Hahah@bitching about men, Mr RR is being bitched about as he's hacked me off this past week too, I've got a good week of staying angry at him as he's out of the country.

 

User93

Well-known member
First, I dont think is is stuck in the "long distance" relationship but just a relationship. The distance doesnt change the fact the guy is an ashole, but he could (I would say would) act the same in real life. So, no offence but long distance has nothing to do with it.

I think you did your best already telling her all you did. Sometimes people just need to get over something themself... And not any point you make would mak a difference beforte she realises herself that "enough is enough"
 

RedRibbon

Well-known member
Quote:
Originally Posted by Alibi
First, I dont think is is stuck in the "long distance" relationship but just a relationship. The distance doesnt change the fact the guy is an ashole, but he could (I would say would) act the same in real life. So, no offence but long distance has nothing to do with it.
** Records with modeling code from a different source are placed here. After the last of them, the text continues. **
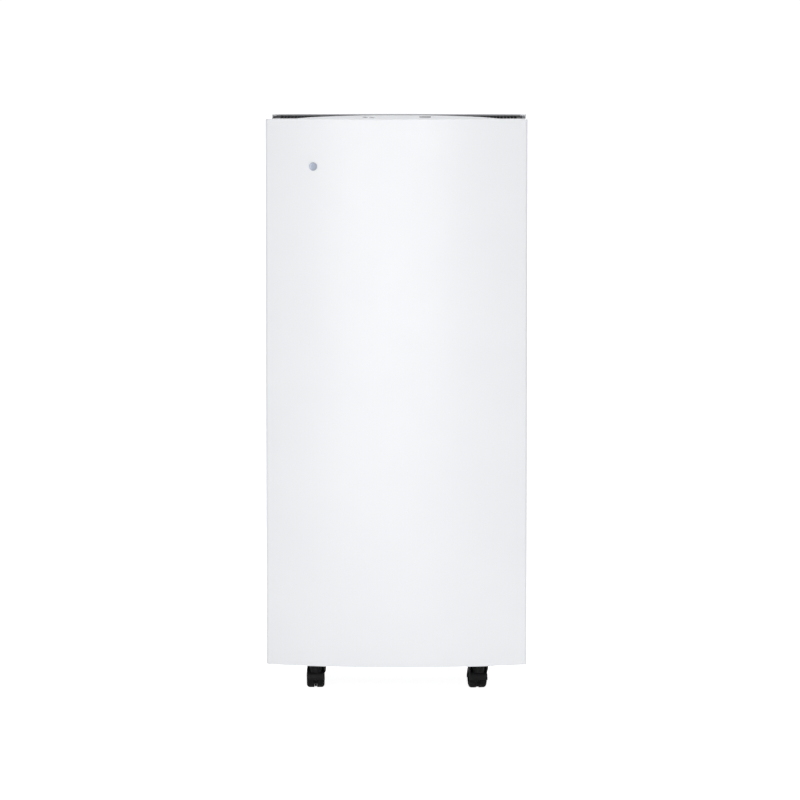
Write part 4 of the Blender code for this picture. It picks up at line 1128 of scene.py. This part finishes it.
@dataclass
class TopTray:
    """The dark rim round the top and the fine grille that lies in it.

    Attributes:
        border: Plain material round the grille's fins.
        pitch: From one fin to the next.
        fin: A fin's thickness and height.
        ribs: How many ribs tie the fins together underneath.
        spread: Where the first and last rib lie, as shares of the grille's half depth.
        shelf: How far the plate reaches beyond the console.
        post: The radius of a post under the board, and its distance from the board's end.
    """

    border: float = 0.008
    pitch: float = 0.0066
    fin: tuple[float, float] = (0.0018, 0.0090)
    ribs: int = 5
    spread: tuple[float, float] = (-0.75, 0.85)
    shelf: float = 0.008
    post: tuple[float, float] = (0.003, 0.006)

    def console_plan(self) -> Arch:
        """The plan of the console as the frame has it."""
        low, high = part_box("control_console")
        return Arch(high.x, low.y, high.y - low.y)

    def build(self) -> None:
        """Makes the rim and the grille."""
        eased_node("top_tray", "dark_plastic", 0.0009, 3)
        low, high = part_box("outlet_grille")
        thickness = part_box("control_console")[0].z - high.z
        bottom = high.z - 0.0025
        plate = block((low.x, low.y, bottom), high)
        with Editing(plate) as edit:
            edit.pick("FACE", lambda at, way: abs(way.z) > 0.9)
            edit.open_inset(self.border)
        ease(plate, 0.0006, 2)
        plan = self.console_plan()
        shelf = Arch(plan.half_width + self.shelf, low.y + self.border / 2,
                     plan.depth + plan.front - low.y + self.shelf / 2).sheet(bottom)
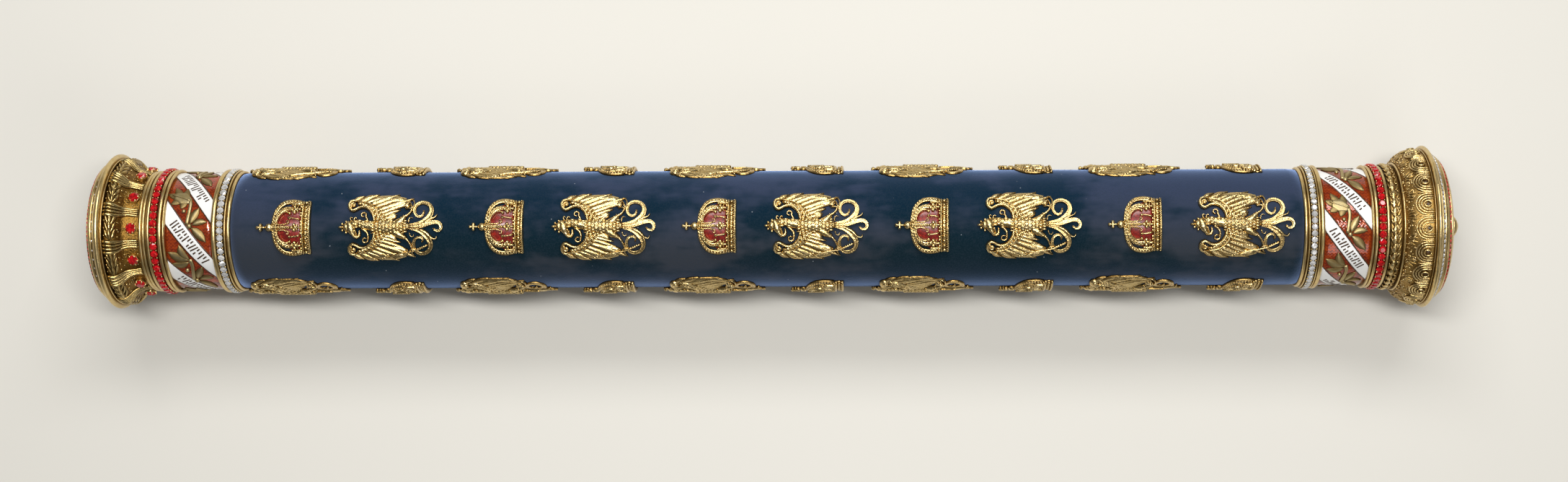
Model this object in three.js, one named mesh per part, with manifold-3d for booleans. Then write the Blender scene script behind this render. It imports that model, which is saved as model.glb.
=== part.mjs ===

I think you did your best already telling her all you did. Sometimes people just need to get over something themself... And not any point you make would mak a difference beforte she realises herself that "enough is enough"


That point has been made to her and she's been told in a nice way that there are guys who live closer who would treat her much nicer.

She was quite upbeat etc..when she left for work this morning and she has had any emails from him diverted from her Blackberry to my email account and he's sent her nigh on 50 messages which she can read or delete when she gets home.